Лекция проводилась в тире, помещении, явно не предназначенном для этих целей. Курсанты стояли у стен, кто-то прислонился к стенду. Некоторые пытались записывать. Не получалось.
— С прекращением выпуска пистолета Стечкина в России возник своеобразный вакуум. Войска и особенно специальные подразделения испытывали острую потребность в адекватной замене, — гундел лектор. Его искалеченный насморком голос эхом разносился по вместительному тиру. Мужичонка был низенький, узкоплечий и, что называется, слегка «плюгавенький». — Пистолет Макарова, естественно, для спецопераций не подходил. И поэтому в рамках темы «грач» завод «Ижмех» предложил новую разработку — МР-443, или «Грач», впоследствии «Грач-2», Затвор со скосом и более совершенные устройства предохранения. Плюс работа с мощным парабеллумовским патроном и усовершенствованные прицельные приспособления. Этот пистолет принят на вооружение. Я даже допускаю, что было бы вполне логично вооружить вас этим серьезным оружием. Но…
Оружейник замолчал.

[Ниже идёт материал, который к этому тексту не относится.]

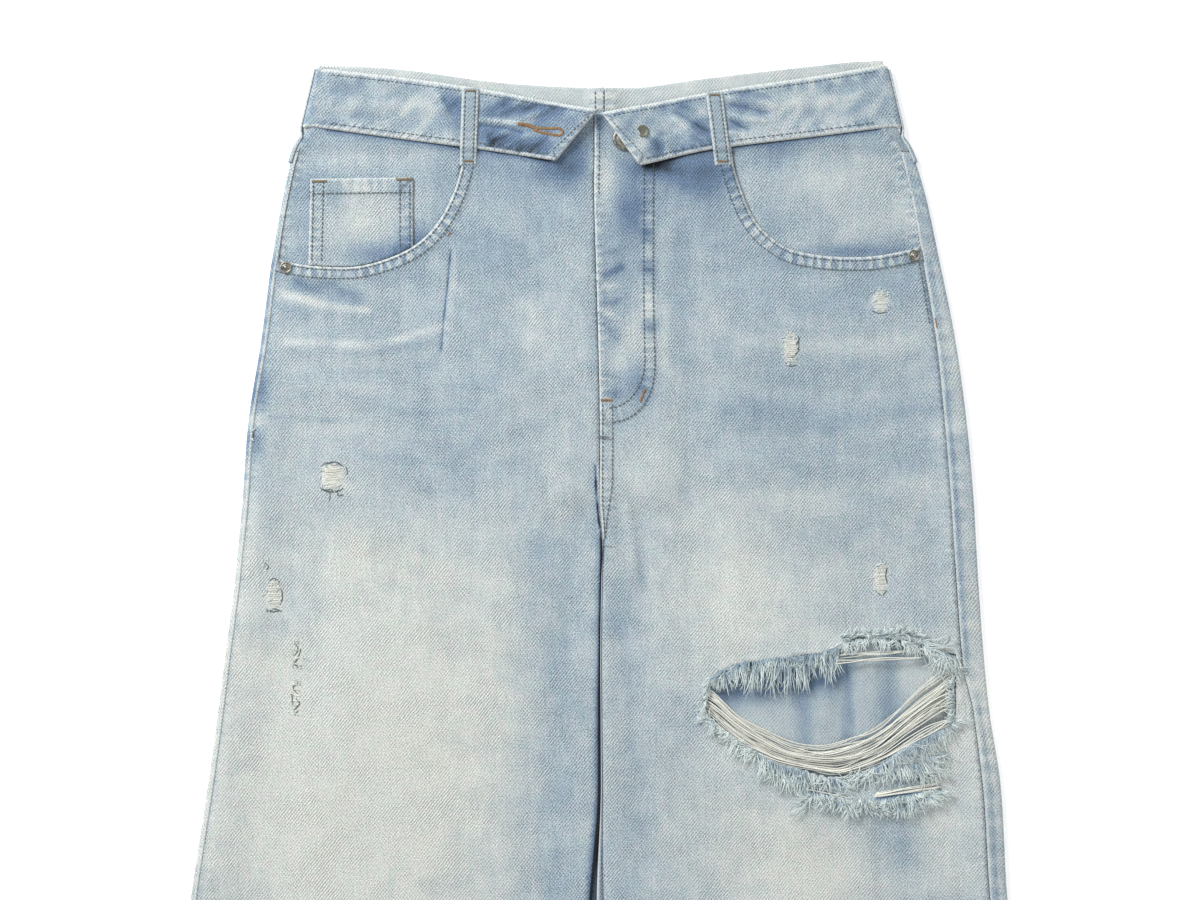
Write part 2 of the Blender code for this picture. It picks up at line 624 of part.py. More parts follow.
# ---- metal ---------------------------------------------------------------------------
def build_metal(silver, bronze):
    for side, name in ((RIGHT, "rivet_right"), (LEFT, "rivet_left")):
        x, down = RIVET_AT[side]
        base = z_front(side, x, down) + WALL / 2 + GAP
        turned(name, (x, down), base, ((0, 0), (4.0, 0), (4.5, 0.35), (4.1, 0.9), (3.2, 0.95),
                                       (2.4, 0.6), (1.6, 0.75), (0.9, 1.3), (0, 1.4)), silver)
    x, down = BUTTON_AT
    base = Z_FLY + WALL / 2 + GAP
    rim, tall = BUTTON_RADIUS, BUTTON_HEIGHT
    turned("button_head", BUTTON_AT, base, ((0, 0), (5.4, 0), (rim - 0.3, 0.5), (rim, 1.1),
                                            (rim - 0.6, tall), (5.2, tall), (0, tall)),
           silver, segments=24)
    x, down = TACK_AT
    base = z_front(LEFT, x, down) + BAND_RISE + flap_lift(x, down) + BAND_WALL / 2 + GAP
    turned("button_tack", TACK_AT, base, ((0, 0), (4.2, 0), (4.6, 0.3), (4.1, 0.8), (3.2, 0.7),
                                          (0, 0.6)), bronze)


def main():
    for old in list(bpy.data.objects):
        bpy.data.objects.remove(old, do_unlink=True)

    denim = material("light_denim", (0.47, 0.56, 0.63), 0.9)
    shade = material("unfaded_denim", (0.30, 0.40, 0.52), 0.9)
    under = material("back_denim", (0.36, 0.46, 0.56), 0.9)
    thread = material("cream_thread", (0.74, 0.71, 0.62), 0.95)
    silver = material("antique_silver", (0.45, 0.45, 0.43), 0.35, 1.0)
    bronze = material("dull_bronze", (0.33, 0.28, 0.24), 0.45, 1.0)

    hole = smooth(RIP_UPPER, 14.0) + smooth(RIP_LOWER, 14.0)[::-1]
    build_front(RIGHT, "front_right", denim)
    build_front(LEFT, "front_left", denim, hole=hole)

    yoke_rows = [back_top, lambda x: mix(back_top(x), band_low_back(x), 0.5),
                 lambda x: band_low_back(x) + 1.5, lambda x: band_low_back(x) + 10,
                 lambda x: yoke_seam(abs(x)) - GAP / 2]
    back_rows = [lambda x: yoke_seam(abs(x)) + GAP / 2]
    back_rows += [level(v) for v in (94, 103, 150, 200, 228, 256, 266, 300, 335, 360, 376, 394)]
    back_rows += [level(v) for v in between(430.0, LENGTH, 11)]
    for side, word in ((RIGHT, "right"), (LEFT, "left")):
        build_back(side, "yoke_" + word, yoke_rows, under)
        build_back(side, "back_" + word, back_rows, under)
        build_back_pocket(side, "back_pocket_" + word, shade)
        build_facing(side, "pocket_facing_" + word, shade)
        build_band(side, "waistband_" + word, denim)
        build_front_loop(side, "belt_loop_front_" + word, shade)
        build_side_loop(side, "belt_loop_side_" + word, shade)
    build_coin_pocket(denim)
    build_shield(shade)
    build_back_loop(shade)
    build_rip(denim, thread)
    build_metal(silver, bronze)


main()
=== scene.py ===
"""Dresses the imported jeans: cloth shells, stitching, torn threads, metal fittings, stage.

The jeans lie flat, front up. +X is the wearer's left, +Y runs to the waist, +Z is up.
Cloth is worked out in millimetres as (x, down, z), where `down` is the distance below the
highest point of the waist; world() turns that into the frame's metres.
"""
import math
from functools import partialmethod

import bpy
import numpy as np
from bpy.props import FloatProperty, FloatVectorProperty, IntProperty, PointerProperty
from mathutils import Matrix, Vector
from mathutils.geometry import delaunay_2d_cdt

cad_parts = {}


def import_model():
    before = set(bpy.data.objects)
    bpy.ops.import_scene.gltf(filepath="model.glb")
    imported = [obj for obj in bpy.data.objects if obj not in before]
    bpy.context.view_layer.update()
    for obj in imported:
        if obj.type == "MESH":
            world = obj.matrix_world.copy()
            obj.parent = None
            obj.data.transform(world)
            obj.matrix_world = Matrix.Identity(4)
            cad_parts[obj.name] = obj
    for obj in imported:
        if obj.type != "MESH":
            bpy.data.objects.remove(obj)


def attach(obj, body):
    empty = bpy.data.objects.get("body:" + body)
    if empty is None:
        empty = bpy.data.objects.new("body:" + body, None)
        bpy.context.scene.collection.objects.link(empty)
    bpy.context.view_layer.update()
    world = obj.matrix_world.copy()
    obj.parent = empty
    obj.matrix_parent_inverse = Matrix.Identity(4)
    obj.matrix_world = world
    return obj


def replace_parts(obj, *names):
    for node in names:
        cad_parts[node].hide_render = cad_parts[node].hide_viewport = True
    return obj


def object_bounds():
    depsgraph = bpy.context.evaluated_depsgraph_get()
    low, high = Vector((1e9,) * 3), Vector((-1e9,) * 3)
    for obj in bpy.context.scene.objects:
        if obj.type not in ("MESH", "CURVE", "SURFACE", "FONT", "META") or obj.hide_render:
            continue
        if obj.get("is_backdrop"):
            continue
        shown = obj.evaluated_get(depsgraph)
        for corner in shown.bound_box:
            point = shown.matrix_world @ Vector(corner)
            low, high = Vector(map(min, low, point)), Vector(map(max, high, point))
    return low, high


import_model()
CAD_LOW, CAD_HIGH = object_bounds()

bl_info = {"name": "Ripped jeans", "version": (1, 0, 0), "blender": (4, 5, 0),
    "location": "View3D > Sidebar > Jeans",
    "description": "Builds laid-flat ripped jeans round their packed solids", "category": "Object"}

MM = 0.001                           # metres in a millimetre
RIGHT, LEFT = -1, 1                  # wearer's sides, as the sign of X
SIDES = (RIGHT, LEFT)
WORD = {RIGHT: "right", LEFT: "left"}

# ---- sizes of the solids, millimetres ----
LENGTH = round((CAD_HIGH.y - CAD_LOW.y) * 1000)
TOP_Y = LENGTH / 2
WALL, BAND_WALL, GAP = 1.2, 1.8, 0.3
PITCH = WALL + 0.4
CROTCH = 374
Z_BACK = WALL / 2
Z_BAND_BACK = BAND_WALL / 2
Z_BACK_ON_BAND = BAND_WALL + GAP + WALL / 2
Z_HIP = Z_BACK + 3 * PITCH
Z_FLY = Z_HIP + 0.4
Z_LEG = Z_BACK + PITCH + 0.3
Z_INSEAM = 4.2
Z_RIP = 5
BAND_RISE = (WALL + BAND_WALL) / 2 + GAP
BACK_SEAM_X = 2
BACK_LOOP_END = 75
LOOP_WIDTH = 11.5
FRONT_LOOP = 57                      # length of a front loop
BAND_WIDTH = 45
FLY_FOOT = 281
FINE_END = 660                       # meshes are coarser below this level

# Level, then the outer edges, how far in the side seams lie, and the inner edges: each on
# the wearer's right and left
LEVELS = ((0, 210.8, 210.8, 4.2, 9.5, -6, -5.7), (51, 221.8, 221.8, 4.2, 10.5, -5.8, -5.5),
    (64, 230.2, 230.4, 4.2, 8.5, -5.7, -5.4), (90, 237.2, 240, 4.2, 10.5, -6.1, -5.8),
    (150, 248, 253.5, 4.6, 12.5, -4.7, -4.4), (210, 256, 265.5, 4.8, 14.5, -2.9, -2.6),
    (270, 265.5, 273.8, 4.4, 16.5, -1.7, -1.4), (330, 270, 279.2, 4.6, 17, -1.6, -1.3),
    (362, 273, 281, 4.4, 16.8, 0.5, 0.8), (390, 275.8, 282.6, 4.2, 16.5, -0.4, 0),
    (450, 283.5, 287, 4.2, 16.5, -1.2, -0.7), (490, 288.6, 291.2, 4.4, 12, -1, -0.4),
    (540, 295.5, 299, 4.4, 13.5, -0.9, 0), (630, 309, 304.6, 4.4, 13, -7.5, 0.9),
    (860, 337, 332, 4.4, 12, -26, 20), (LENGTH, 354, 354, 4.4, 12, -44, 44))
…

Постоял с минуту, рассматривая что-то в дальнем конце тира, будто собираясь с силами. Потом махнул рукой и продолжил:
— Но я полагаю, что вам на вооружение поступит интересная разработка тульского КБ «Приборостроения». То есть ГШ-18. Буквы традиционно обозначают конструкторов, в нашем случае Грязева и Шипунова, а цифры — емкость магазина…
— Как ты считаешь, — прошептал Иванов, — практические занятия сегодня будут или нам этот треп до конца слушать?